Assuming for the moment that the president is right in his judgment is he also correct in his valuing of that qualification over other qualifications such as prior experience as a judge?

I have no particular opinion on Harriet Miers in particular one way or another. As Ann Althouse wisely pointed out yesterday, we’ll see soon enough. I’m raising these questions as part of a larger debate on the nature of our society and the Court.

The United States Constitution provides detailed definitions of the structure of and qualifications for the House of Representatives, the Senate, and the President. It is quite silent on the structure of and qualifications for the Supreme Court. The structure we have and the qualifications we have come to expect are by custom and by act of Congress. During my lifetime there have been several Associate Justices of the Court and two Chief Justices who have had no prior judicial experience before being appointed to the Supreme Court of the United States. They had not taught law and, to the best of my knowledge, had not published extensively on judicial philosophy or theory. Have the nature and complexity of our society reached the point where we need to impose more structure on the Court and place more stringent requirements of qualification on its Justices?

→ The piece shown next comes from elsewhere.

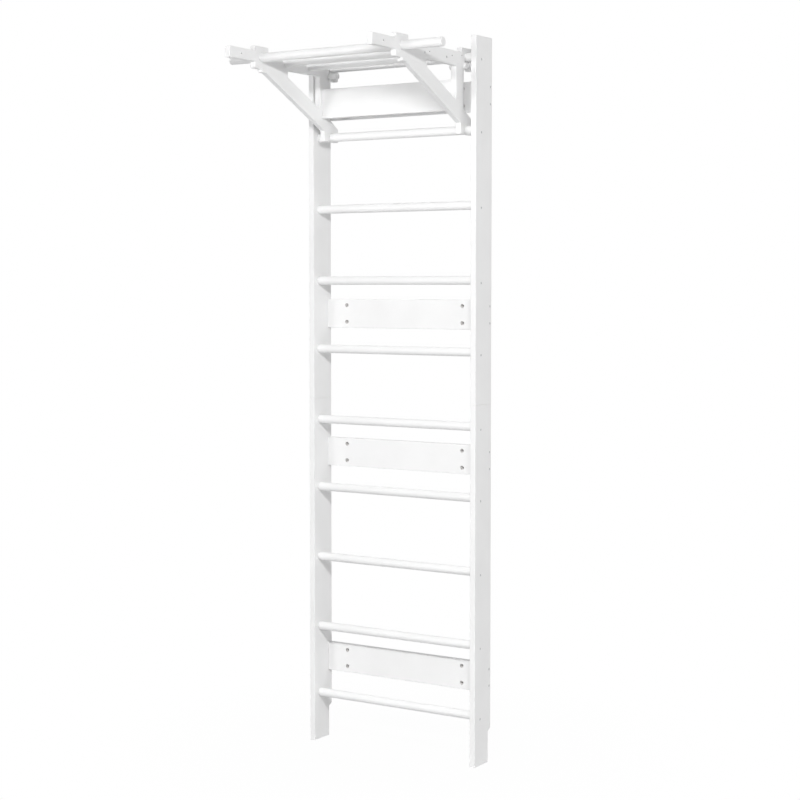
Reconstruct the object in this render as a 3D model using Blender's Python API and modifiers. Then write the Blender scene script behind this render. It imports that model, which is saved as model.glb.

As I pointed out yesterday historically the formal qualifications to practice law, teach law, and serve as a judge have all been identical. Should this be changed? Should there be different tracks, courses of study, or credentials for practicing lawyers, professors of law, and judges?

1 comment… add one
  • Good questions. Thanks for the invitation to comment.

    Assuming for the moment that the president is right in his judgment is he also correct in his valuing of that qualification [you say “judicial philosophy”; I’d say “avoidance of overstepping a judge’s proper bounds”] over other qualifications such as prior experience as a judge?

    I don’t think the answer to this question is likely to be static over the ages. But I feel very strongly that for the last three decades, the Court has lurched further and further into a crisis that is threatening its ongoing viability as a coequal branch of government accepted and respected as such by the public. So at the moment, given our current Court and recent history, I do agree with Dubya that a judge’s committed belief in staying within his proper bounds is much, much more important than any other single factor. (And as single factors go, I rank “prior judicial experience” behind several others as well.)

    Have the nature and complexity of our society reached the point where we need to impose more structure on the Court and place more stringent requirements of qualification on its Justices?

    I don’t believe it would be wise or practical to impose some sort of formal, structural qualifications (e.g., through constitutional amendment or, perhaps, amendment of the Judiciary Act). And I’m more concerned by the current inclination of Senators (of both parties, but more recently the Democrats) to hyper-politicize judicial nominations and stray outside their traditional advice and consent role. It’s not my perception that we’ve confirmed unqualified Justices; although that probably is true with respect to some district and circuit judges, I don’t see it as a serious and widespread problem even at those levels.

    All that said, however, I do think it’s appropriate and important for Presidents to consider what sorts of backgrounds and experiences are adequately covered, and what sorts are missing, from the Court in picking nominees. Right now, for instance, there’s nobody on the Court who’s had substantial day-to-day experience as a practicing lawyer in private practice of any sort, nor any expertise to speak of on transactional law in general, nor any experience as a courtroom lawyer or trial judge. Those gaps sharply raise the risks that the Court will do stupid things without realizing it, or cause drastic consequences the Justices haven’t foreseen. I look forward to the day when maintaining at least one “business practice lawyer” on the Court will become more important than maintaining at least one (token) black, Jew, woman, etc.

    [H]istorically the formal qualifications to practice law, teach law, and serve as a judge have all been identical. Should this be changed? Should there be different tracks, courses of study, or credentials for practicing lawyers, professors of law, and judges?

    I’m sufficiently libertarian and distrustful of society’s ability to competently micromanage such things as to be fairly hostile toward the idea of making changes in “formal qualifications.” On the other hand, I’m a proponent of such things as mandatory continuing legal education for practicing lawyers; I’d give serious thought to requiring something analogous to that which would force law professors to occasionally depart their ivory towers. In the end, though, even if well intentioned, I suspect such schemes would backfire.